> **TO BE DONE**:
Reproduce only the lines from the one containing "color([0.72, 0.75, 0.74, 0.7])" through the one containing "obj.matrix_world = world", exactly as written and with both ends included.

═══ SUPPLIED MATERIAL

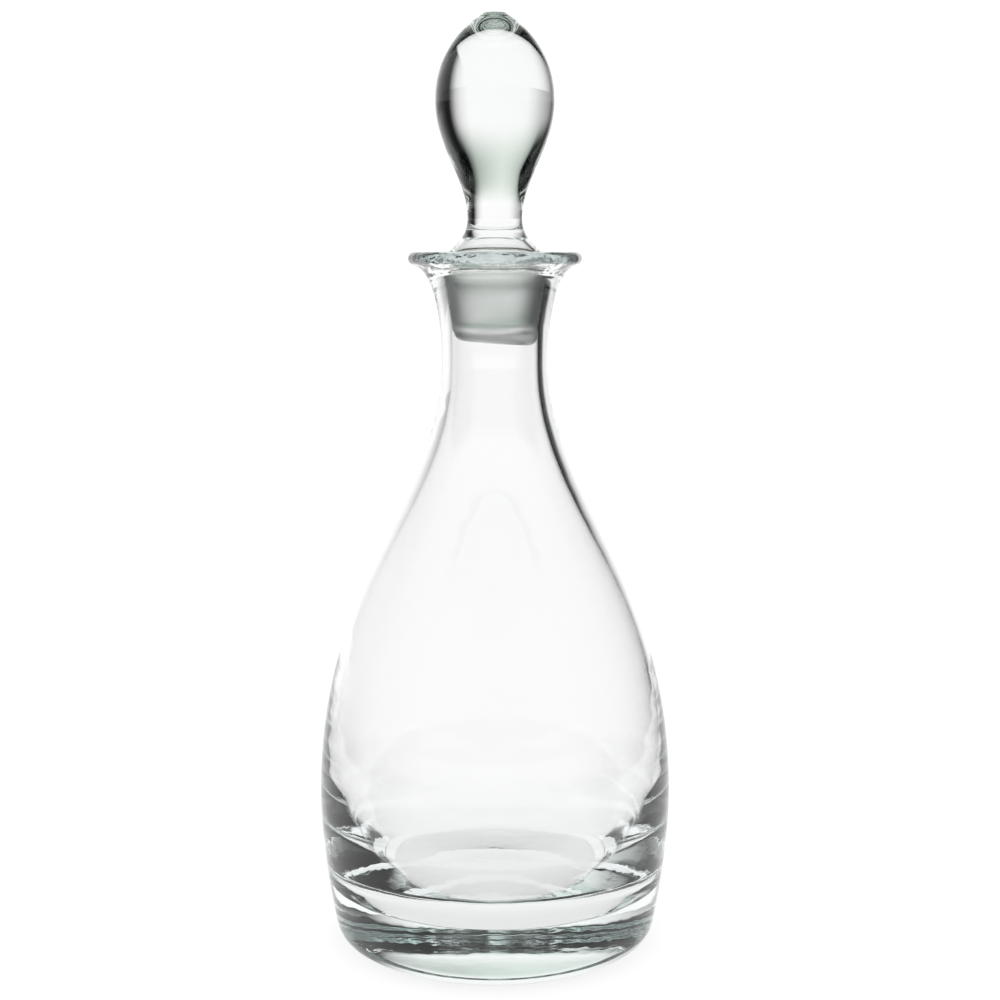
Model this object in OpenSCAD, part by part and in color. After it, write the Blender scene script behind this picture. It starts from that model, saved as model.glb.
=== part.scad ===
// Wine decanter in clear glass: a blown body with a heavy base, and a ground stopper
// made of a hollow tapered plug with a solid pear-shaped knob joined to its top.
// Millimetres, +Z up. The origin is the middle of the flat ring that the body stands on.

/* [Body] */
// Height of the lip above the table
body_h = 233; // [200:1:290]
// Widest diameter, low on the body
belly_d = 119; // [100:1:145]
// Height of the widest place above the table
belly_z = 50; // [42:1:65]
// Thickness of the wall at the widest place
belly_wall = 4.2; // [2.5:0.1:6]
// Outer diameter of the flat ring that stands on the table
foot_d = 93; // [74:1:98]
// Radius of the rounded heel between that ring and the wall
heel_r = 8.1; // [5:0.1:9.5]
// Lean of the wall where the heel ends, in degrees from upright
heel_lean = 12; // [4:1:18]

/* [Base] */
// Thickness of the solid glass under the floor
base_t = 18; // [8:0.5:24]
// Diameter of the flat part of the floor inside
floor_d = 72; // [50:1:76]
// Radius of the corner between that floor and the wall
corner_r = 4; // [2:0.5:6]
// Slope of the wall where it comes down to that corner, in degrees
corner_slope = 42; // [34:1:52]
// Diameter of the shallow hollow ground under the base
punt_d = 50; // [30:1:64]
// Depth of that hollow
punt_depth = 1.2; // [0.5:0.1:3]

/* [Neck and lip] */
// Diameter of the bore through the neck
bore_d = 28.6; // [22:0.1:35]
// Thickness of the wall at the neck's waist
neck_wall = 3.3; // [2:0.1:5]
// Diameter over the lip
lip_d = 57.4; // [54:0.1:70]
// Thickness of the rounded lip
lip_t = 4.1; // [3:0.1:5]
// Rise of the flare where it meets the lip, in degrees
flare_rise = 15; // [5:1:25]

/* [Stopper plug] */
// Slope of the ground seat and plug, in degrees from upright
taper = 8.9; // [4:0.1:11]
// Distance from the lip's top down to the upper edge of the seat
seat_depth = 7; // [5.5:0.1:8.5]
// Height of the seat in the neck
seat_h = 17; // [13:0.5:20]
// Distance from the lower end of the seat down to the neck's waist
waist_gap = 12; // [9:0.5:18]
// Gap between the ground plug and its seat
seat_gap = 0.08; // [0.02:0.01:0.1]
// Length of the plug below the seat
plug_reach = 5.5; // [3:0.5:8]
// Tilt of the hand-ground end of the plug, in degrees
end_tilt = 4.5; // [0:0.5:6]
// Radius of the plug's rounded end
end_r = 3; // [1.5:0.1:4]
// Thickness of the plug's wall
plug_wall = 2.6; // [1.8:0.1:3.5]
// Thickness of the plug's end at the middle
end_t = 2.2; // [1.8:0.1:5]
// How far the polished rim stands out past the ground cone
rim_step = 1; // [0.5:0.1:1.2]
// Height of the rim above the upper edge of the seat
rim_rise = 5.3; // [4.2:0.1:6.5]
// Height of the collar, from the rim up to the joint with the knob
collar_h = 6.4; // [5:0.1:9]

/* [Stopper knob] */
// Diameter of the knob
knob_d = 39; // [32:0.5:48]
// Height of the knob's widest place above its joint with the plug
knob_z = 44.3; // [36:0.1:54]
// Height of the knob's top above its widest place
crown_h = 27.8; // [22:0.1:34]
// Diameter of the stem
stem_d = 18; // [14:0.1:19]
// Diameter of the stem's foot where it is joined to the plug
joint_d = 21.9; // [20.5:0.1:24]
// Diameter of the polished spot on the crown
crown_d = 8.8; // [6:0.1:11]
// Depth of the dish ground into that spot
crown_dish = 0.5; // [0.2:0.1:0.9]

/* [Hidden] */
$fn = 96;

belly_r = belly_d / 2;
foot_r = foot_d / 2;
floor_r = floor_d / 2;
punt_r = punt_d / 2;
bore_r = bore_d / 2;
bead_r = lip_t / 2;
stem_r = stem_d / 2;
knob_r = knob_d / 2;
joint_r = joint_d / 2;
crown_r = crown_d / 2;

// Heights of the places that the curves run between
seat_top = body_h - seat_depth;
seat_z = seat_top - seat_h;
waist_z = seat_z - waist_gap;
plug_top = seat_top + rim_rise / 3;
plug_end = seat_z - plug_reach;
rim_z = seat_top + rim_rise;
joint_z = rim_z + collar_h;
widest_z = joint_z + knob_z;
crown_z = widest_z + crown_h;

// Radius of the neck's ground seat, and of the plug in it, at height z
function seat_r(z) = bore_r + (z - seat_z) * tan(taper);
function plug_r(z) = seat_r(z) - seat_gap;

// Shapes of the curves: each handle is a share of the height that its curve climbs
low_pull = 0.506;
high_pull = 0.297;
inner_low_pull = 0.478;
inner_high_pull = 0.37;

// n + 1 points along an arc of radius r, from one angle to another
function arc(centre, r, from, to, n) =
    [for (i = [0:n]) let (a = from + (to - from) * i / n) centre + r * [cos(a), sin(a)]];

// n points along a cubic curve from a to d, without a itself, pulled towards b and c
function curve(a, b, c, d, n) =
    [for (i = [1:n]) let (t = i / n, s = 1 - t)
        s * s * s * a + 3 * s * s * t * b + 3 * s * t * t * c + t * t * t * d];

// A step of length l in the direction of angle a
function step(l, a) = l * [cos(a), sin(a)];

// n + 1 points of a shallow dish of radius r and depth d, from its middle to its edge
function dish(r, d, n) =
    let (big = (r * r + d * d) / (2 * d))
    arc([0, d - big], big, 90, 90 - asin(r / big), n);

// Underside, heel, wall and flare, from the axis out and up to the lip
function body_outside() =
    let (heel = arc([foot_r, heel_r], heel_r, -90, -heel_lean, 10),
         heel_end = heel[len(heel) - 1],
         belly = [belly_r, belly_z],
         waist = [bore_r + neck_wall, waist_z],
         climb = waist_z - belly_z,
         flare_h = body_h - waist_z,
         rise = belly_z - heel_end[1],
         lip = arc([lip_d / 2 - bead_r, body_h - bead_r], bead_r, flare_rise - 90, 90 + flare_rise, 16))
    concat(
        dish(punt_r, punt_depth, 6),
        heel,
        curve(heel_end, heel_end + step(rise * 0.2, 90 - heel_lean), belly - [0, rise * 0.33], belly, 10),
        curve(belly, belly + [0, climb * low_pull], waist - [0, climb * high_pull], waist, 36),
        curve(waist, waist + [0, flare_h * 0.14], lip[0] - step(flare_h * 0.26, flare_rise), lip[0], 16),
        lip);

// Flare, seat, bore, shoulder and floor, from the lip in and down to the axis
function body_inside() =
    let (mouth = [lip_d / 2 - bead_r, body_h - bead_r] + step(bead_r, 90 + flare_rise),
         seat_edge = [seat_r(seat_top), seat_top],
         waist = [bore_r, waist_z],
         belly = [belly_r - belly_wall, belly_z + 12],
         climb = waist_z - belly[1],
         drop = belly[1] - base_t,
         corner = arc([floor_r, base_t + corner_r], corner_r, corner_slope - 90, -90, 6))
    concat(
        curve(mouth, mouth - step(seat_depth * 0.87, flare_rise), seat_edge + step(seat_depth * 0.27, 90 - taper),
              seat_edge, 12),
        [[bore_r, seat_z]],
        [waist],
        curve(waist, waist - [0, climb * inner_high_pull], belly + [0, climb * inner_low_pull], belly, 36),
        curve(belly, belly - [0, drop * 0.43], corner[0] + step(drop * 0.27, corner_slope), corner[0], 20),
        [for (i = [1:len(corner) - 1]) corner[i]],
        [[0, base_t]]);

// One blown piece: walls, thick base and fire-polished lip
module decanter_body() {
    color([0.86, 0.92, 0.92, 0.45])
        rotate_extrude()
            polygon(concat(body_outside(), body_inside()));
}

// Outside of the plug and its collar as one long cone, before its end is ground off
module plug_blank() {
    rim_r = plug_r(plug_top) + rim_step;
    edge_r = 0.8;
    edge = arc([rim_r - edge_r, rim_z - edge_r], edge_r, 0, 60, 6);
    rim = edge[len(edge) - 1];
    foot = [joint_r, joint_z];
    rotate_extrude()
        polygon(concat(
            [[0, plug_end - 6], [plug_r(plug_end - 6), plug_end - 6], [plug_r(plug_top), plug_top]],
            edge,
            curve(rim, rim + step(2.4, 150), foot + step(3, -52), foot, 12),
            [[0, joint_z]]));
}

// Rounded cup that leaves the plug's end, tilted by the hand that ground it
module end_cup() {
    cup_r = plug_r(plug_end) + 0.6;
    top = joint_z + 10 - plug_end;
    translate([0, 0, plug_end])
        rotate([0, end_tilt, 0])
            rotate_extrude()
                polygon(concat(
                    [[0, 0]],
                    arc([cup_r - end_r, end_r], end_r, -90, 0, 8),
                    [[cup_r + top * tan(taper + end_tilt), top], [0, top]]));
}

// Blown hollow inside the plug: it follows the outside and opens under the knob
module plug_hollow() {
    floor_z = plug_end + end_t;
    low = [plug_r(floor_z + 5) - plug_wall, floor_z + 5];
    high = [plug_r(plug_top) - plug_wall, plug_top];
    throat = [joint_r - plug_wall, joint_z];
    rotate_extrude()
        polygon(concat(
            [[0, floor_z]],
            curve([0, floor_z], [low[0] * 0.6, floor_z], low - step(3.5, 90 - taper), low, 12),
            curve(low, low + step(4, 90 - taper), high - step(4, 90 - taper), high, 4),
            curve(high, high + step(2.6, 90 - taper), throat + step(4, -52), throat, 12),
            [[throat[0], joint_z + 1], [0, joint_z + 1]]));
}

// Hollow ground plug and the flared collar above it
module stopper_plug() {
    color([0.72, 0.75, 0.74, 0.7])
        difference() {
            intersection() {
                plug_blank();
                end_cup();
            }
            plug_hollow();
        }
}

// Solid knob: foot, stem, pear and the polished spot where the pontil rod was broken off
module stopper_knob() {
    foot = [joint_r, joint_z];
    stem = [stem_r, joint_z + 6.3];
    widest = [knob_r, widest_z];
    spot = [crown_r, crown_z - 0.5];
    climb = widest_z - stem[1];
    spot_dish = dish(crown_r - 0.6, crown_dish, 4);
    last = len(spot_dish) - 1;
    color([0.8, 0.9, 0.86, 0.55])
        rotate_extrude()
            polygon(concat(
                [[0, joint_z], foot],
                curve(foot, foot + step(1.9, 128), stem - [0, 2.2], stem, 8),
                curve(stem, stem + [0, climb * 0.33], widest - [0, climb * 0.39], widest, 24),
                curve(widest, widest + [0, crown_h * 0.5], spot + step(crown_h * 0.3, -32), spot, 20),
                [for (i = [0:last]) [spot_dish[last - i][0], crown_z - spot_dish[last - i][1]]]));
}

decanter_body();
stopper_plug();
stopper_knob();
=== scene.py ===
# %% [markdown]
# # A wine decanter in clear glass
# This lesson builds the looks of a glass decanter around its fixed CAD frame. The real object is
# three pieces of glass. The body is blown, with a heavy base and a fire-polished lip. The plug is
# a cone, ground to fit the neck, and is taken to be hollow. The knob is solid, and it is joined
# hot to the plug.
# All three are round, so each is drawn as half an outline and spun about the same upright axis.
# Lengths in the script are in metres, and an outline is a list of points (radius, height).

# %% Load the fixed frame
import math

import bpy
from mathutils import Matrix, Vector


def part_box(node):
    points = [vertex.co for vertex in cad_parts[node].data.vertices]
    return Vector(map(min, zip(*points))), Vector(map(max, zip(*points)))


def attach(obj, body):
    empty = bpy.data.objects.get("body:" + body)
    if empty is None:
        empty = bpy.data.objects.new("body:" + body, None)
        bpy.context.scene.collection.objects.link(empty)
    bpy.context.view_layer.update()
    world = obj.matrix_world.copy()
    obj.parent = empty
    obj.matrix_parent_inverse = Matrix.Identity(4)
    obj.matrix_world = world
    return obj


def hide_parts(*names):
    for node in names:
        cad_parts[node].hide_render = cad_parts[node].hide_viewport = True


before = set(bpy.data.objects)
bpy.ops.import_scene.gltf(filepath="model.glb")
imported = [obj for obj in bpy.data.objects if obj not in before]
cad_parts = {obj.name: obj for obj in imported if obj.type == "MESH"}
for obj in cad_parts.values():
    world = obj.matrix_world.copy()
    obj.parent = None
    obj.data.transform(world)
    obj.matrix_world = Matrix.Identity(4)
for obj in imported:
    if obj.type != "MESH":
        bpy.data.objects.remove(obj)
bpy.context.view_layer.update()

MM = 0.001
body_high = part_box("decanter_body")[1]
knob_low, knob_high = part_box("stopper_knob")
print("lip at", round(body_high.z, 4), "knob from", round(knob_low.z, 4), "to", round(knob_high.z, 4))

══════

> **WRITTEN ANSWER**:
    color([0.72, 0.75, 0.74, 0.7])
        difference() {
            intersection() {
                plug_blank();
                end_cup();
            }
            plug_hollow();
        }
}

// Solid knob: foot, stem, pear and the polished spot where the pontil rod was broken off
module stopper_knob() {
    foot = [joint_r, joint_z];
    stem = [stem_r, joint_z + 6.3];
    widest = [knob_r, widest_z];
    spot = [crown_r, crown_z - 0.5];
    climb = widest_z - stem[1];
    spot_dish = dish(crown_r - 0.6, crown_dish, 4);
    last = len(spot_dish) - 1;
    color([0.8, 0.9, 0.86, 0.55])
        rotate_extrude()
            polygon(concat(
                [[0, joint_z], foot],
                curve(foot, foot + step(1.9, 128), stem - [0, 2.2], stem, 8),
                curve(stem, stem + [0, climb * 0.33], widest - [0, climb * 0.39], widest, 24),
                curve(widest, widest + [0, crown_h * 0.5], spot + step(crown_h * 0.3, -32), spot, 20),
                [for (i = [0:last]) [spot_dish[last - i][0], crown_z - spot_dish[last - i][1]]]));
}

decanter_body();
stopper_plug();
stopper_knob();
=== scene.py ===
# %% [markdown]
# # A wine decanter in clear glass
# This lesson builds the looks of a glass decanter around its fixed CAD frame. The real object is
# three pieces of glass. The body is blown, with a heavy base and a fire-polished lip. The plug is
# a cone, ground to fit the neck, and is taken to be hollow. The knob is solid, and it is joined
# hot to the plug.
# All three are round, so each is drawn as half an outline and spun about the same upright axis.
# Lengths in the script are in metres, and an outline is a list of points (radius, height).

# %% Load the fixed frame
import math

import bpy
from mathutils import Matrix, Vector


def part_box(node):
    points = [vertex.co for vertex in cad_parts[node].data.vertices]
    return Vector(map(min, zip(*points))), Vector(map(max, zip(*points)))


def attach(obj, body):
    empty = bpy.data.objects.get("body:" + body)
    if empty is None:
        empty = bpy.data.objects.new("body:" + body, None)
        bpy.context.scene.collection.objects.link(empty)
    bpy.context.view_layer.update()
    world = obj.matrix_world.copy()
    obj.parent = empty
    obj.matrix_parent_inverse = Matrix.Identity(4)
    obj.matrix_world = world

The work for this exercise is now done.